The President shall perform the duties of the Chairperson of the Finance Committee in the absence of the Treasurer.

  1. POLICY COMMITTEE. The Board of Trustees shall appoint a Policy Committee consisting of the following members: Trustees, At-Large Members of the Executive Committee, and the Conference members of the WSO administrative staff. The Chairperson of the Policy Committee shall be appointed by the Chairperson of the Board of Trustees. The Policy Committee shall consider AlAnon policies particularly in relation to Al-Anon’s Traditions, make recommendations to the Board of Trustees, and render such other services as the Board of Trustees may request.

The President shall perform the duties of the Chairperson of the Policy Committee in that person’s absence.

  1. NOMINATING COMMITTEE. At each annual meeting of the Board of Trustees, the Chairperson of the Board appoints the Chairperson of the Nominating Committee, with Board approval. After the annual meeting, the Chairperson of the Nominating Committee, in consultation with the Chairperson of the Board, appoints current Trustees to serve as the members of the Nominating Committee.

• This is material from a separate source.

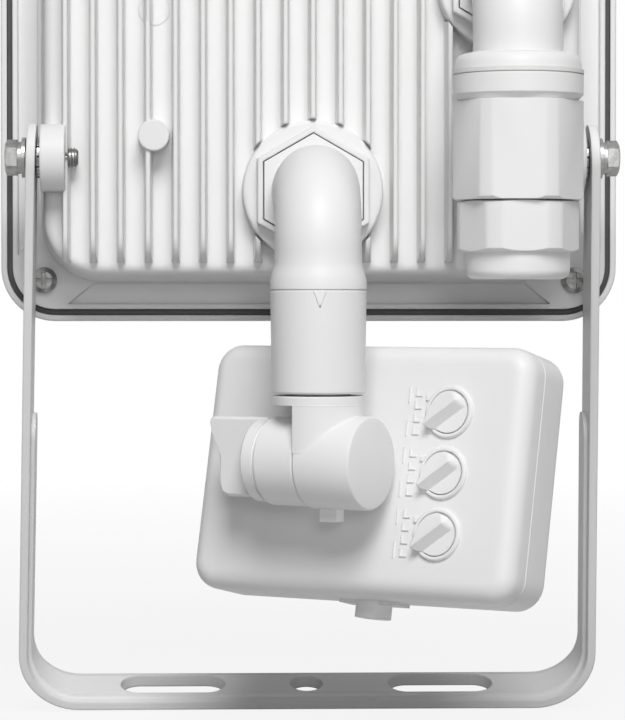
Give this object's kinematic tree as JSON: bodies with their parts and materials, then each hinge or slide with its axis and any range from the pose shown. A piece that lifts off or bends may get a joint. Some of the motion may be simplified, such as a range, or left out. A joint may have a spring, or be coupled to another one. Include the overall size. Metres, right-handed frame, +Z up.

Whenever possible, at least one of the members must be from Canada.
  1. The Board of Trustees may form and appoint such other committees as they may from time to time determine appropriate.
  1. Committee members with the exception of the Executive Committee for Real Property Management shall hold office for a term of one (1) year. Executive Committee for Real Property Management members shall hold office for a maximum of one three (3) year term or part thereof.
  1. Committee members shall serve without remuneration but shall be entitled to payment of reasonable expenses.
  1. Any Committee member may be removed from office for cause by affirmative vote of two-thirds of the Trustees.